И потому мысли не просто изводили Луизу, а подвергали ее более основательному мучению: преследовали ее. После своей торговли воспоминаниями, которые люди тысячелетиями пытались забыть, и снами, от которых они тысячелетиями пытались очнуться, она стала по собственной воле безответственно блуждать по апокалиптическому ландшафту воображения. Теперь из самого темного центра неподсудного воображения расползалось пятно, и с каждым моментом все больше смущал и становился все более невыносимым вопрос о том, когда и где воображение становится подсудным и кому подсудным, начиная с того, кто воображает кошмар, просто чтобы содрогнуться от вымысла, переходя к тем, кто делает из кошмара продукт, чтобы сообща его пережили остальные, и наконец к коллективному зрителю, который, чтобы содрогнуться от зрелища, хочет посмотреть, как в фильме по-настоящему убивают девушку, к отдельным мужчине или женщине, которые, прежде чем в ужасе подавить этот кошмар, ради развлечения и мимолетного любопытства заигрывают с искушением взглянуть, а в итоге поддаются нездоровой светской моде, которая на вечере с коктейлями принуждает каждого посмотреть нечто омерзительное точно так же, как смотрят домашний фильм про летний отпуск или про то, как ребенок первый раз сел на велосипед. В какой момент – если есть такой момент – отношений между тем, чье воображение породило этот плод, и тем, кто его пожирает, все перестает казаться невозможным, в какой момент все становятся соучастниками, в какой момент человек еще может считать себя неподсудным за то, что вылепило его воображение, а в какой момент становится виновным? Теперь, в годы зомбированной жизни в Нью-Йорке, когда большая панковская волна конца семидесятых начала давать забальзамированные отзвуки, все девушки в ночных клубах казались Луизе той Мари из Миннеаполиса, казалось, что каждую из них она предала и в глазах у всех них был взгляд хаоса. Над ними поработал хаос эпохи. Когда на углу Бликер и Бауэри Луиза наткнулась на Максси Мараскино примерно за год до «аварии», в которой та погибла, то могла лишь надеяться, что на взгляд хаоса в глазах Максси не откликнется взгляд убийства в ее собственных глазах. Максси сказала тогда Луизе очень странную вещь: я 20 ноября 1978 года, сказала она. Я тысяча человек, отчаянно ищущих спасения с отравленным лимонадом на губах, умерших вместе в джунглях Гайаны.

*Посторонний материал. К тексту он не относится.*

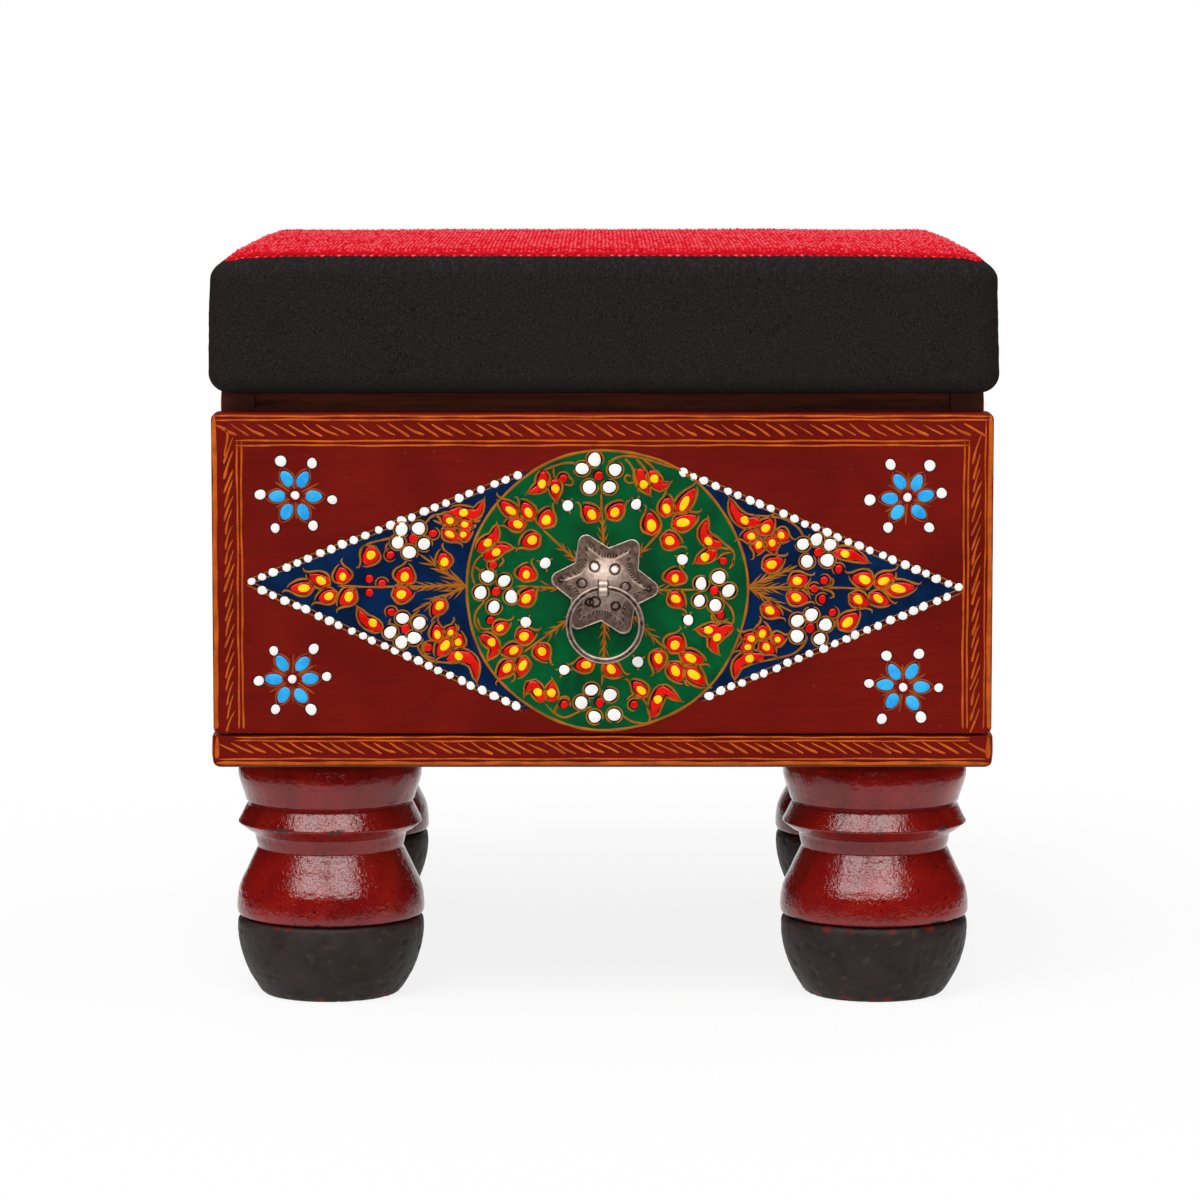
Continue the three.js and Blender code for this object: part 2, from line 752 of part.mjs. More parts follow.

Так случилось – у Вселенной странное чувство юмора, – что Луиза нашла Мари из Миннеаполиса, уже после того, как давно потеряла надежду ее найти. Когда Билли дал наконец знать о себе открыткой, она была отправлена из какого-то маленького городишка на Западе, о котором Луиза никогда не слыхала, и после смерти Митча она на автобусе доехала до Сакраменто, а оттуда поймала пару машин до дельты одноименной реки. Билли содержал небольшой бар, который приобрел в заброшенном чайнатауне на острове, куда добраться можно было только на пароме, – подальше от своей развеселой обкуренной юности, ныне затопленной спиртным и все возрастающим непонятным ужасом за свою смертную душу. В Давенхолле Билли проводил время, пропивая прибыль, которой никогда не получал, и пытаясь залить память о своем жутком соучастии в фильмах вроде «Черной девственницы», что снимали его сестра и лучший друг. Луиза добралась до Давенхолла, вошла в бар и увидела за стойкой Мари из Миннеаполиса, протирающую стаканы из-под виски. Девушка не выразила ни малейшего удивления, как будто ждала ее.
Тогда Луиза пошла в туалет, и там ее вырвало – не оттого, что она наконец разыскала Мари, а потому что ее тошнило уже около месяца, с той последней ночи, когда она переспала с Митчем, который, вероятно, даже если бы не лишился головы посреди нью-йоркских уличных пробок, так и не был бы готов стать отцом.
– Господи, как я ненавижу сюрпризы, – пробормотала Луиза в унитаз в баре Билли.
Ее все так же тошнило следующие пять недель, пока не начало казаться, что не только ей самой нечего больше исторгнуть из себя, но и ребенку внутри нее. Истерзанная и истощенная, она провела пять недель в постели в задней комнате бара, куда Мари приносила ей суп, хлеб и сок. Луизу то успокаивало, то тревожило спокойствие маленького чайнатауна, где всегда стояла тишина, разве что иногда раздавался голос какого-нибудь туриста или доносился звук транзисторного приемника из гостиницы напротив. Иногда ей нравилось представлять, что из-за деревьев слышен шум реки, но река была не так близко, чтобы ее можно было услышать.